NTIA Issues Inadequate Mobile App Disclosure Transparency Code
The National Telecommunications and Information Administration (NTIA) released a code for mobile application developers last week that falls short of providing the information consumers need in order to understand how their personal information is being collected and used. Arguing that both the code and the process used to arrive at the code are inadequate, CFA Consumer Protection Director Susan Grant issued a press statement announcing CFA’s lack of support.
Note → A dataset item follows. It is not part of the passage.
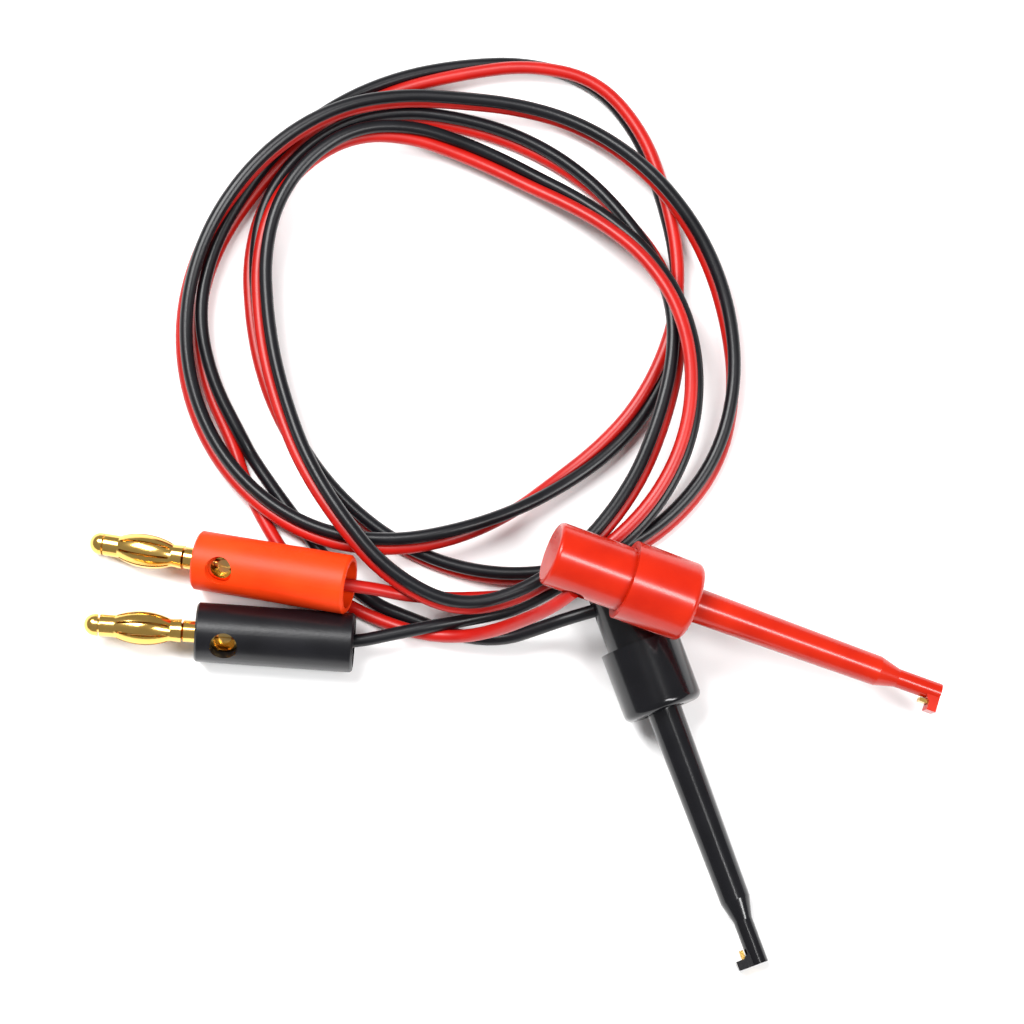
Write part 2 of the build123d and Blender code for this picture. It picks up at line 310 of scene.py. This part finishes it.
def coil_points(side):
    """One wire's points round the coil. side is 1 for black and -1 for red."""
    radii, heights, rolls = zip(*TURNS)
    middles, tilts = [], []
    for k in range((len(TURNS) - 1) * STATION_STEP // POINT_STEP + 1):
        place = k * POINT_STEP / STATION_STEP
        turn = math.radians(k * POINT_STEP + COIL_START)
        reach = between(radii, place)
        middles.append(Vector((
            COIL_CENTRE[0] + reach * math.cos(turn),
            COIL_CENTRE[1] + reach * math.sin(turn) * COIL_STRETCH,
            between(heights, place),
        )))
        tilts.append(math.radians(between(rolls, place)))
    points = []
    for k, (middle, tilt) in enumerate(zip(middles, tilts)):
        ahead = middles[min(k + 1, len(middles) - 1)] - middles[max(k - 1, 0)]
        outward = Vector((ahead.y, -ahead.x, 0)).normalized()
        lean = outward * math.cos(tilt) + Vector((0, 0, 1)) * math.sin(tilt)
        points.append(middle + lean * PAIR_OFFSET * side)
    return points


def make_cord(name, points, material):
    data = bpy.data.curves.new(name, "CURVE")
    data.dimensions = "3D"
    data.resolution_u = 8
    data.bevel_depth = WIRE / 2 * MM
    data.bevel_resolution = 6
    data.use_fill_caps = True
    spline = data.splines.new("NURBS")
    spline.points.add(len(points) - 1)
    for point, place in zip(spline.points, points):
        point.co = (*(Vector(place) * MM), 1)
    spline.order_u = 3
    spline.use_endpoint_u = True
    spline.use_smooth = True
    cord = bpy.data.objects.new(name, data)
    bpy.context.scene.collection.objects.link(cord)
    cord.data.materials.append(material)
    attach(cord, "lead")
    return cord


def make_cords():
    red = make_cord(
        "red_wire", RED_PLUG_TAIL + coil_points(-1) + RED_CLIP_TAIL, MATERIALS["red_cord"]
    )
    black = make_cord(
        "black_wire", BLACK_PLUG_TAIL + coil_points(1) + BLACK_CLIP_TAIL, MATERIALS["black_cord"]
    )
    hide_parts("red_clip_tail", "red_plug_tail")
    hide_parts("black_clip_tail", "black_plug_tail", "cord_coil")


# ---------------------------------------------------------------- return springs


def make_springs():
    """Each return spring of a joint that is not continuous is copied in spring steel onto the lead, and its CAD
    node hidden.
    """
    for joint in frame["joints"]:
        if joint.get("continuous"):
            continue
        colour = joint["name"].split("_")[0]
        node = frame["nodes"][f"{colour}_return_spring"]
        spring = bpy.data.objects.new(f"{colour}_spring_coil", node.data.copy())
        spring.matrix_world = node.matrix_world
        bpy.context.scene.collection.objects.link(spring)
        spring.data.materials.clear()
        spring.data.materials.append(MATERIALS["spring_steel"])
        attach(spring, "lead")
        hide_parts(node.name)
        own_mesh(spring)


make_camera()
make_cords()
make_springs()
make_studio()
dress_cad_nodes()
While the idea of short form notices is appealing, Grant stated, the information that would be provided under this code “falls far short of what is needed to tell mobile application users what is really happening with their data. It does not explain how their data will be used beyond what is necessary for the function of the app. Moreover, the information about what kind of data is collected and with whom it is shared is very limited.
“Most disturbingly, while the code calls for mobile app developers to disclose whether users’ data will be shared with certain types of third parties, such as social networks and ad networks, no disclosure is required when the data is shared with the very same types of entities if they are part of the same corporate structure as the app developer,” Grant added. “This means that app users will be misled, in some cases, into thinking that their data will not be shared with certain types of entities when in fact it will be.”
Grant said the deeply flawed code highlights the need for privacy legislation, which “the Administration has promised, but not put forward.”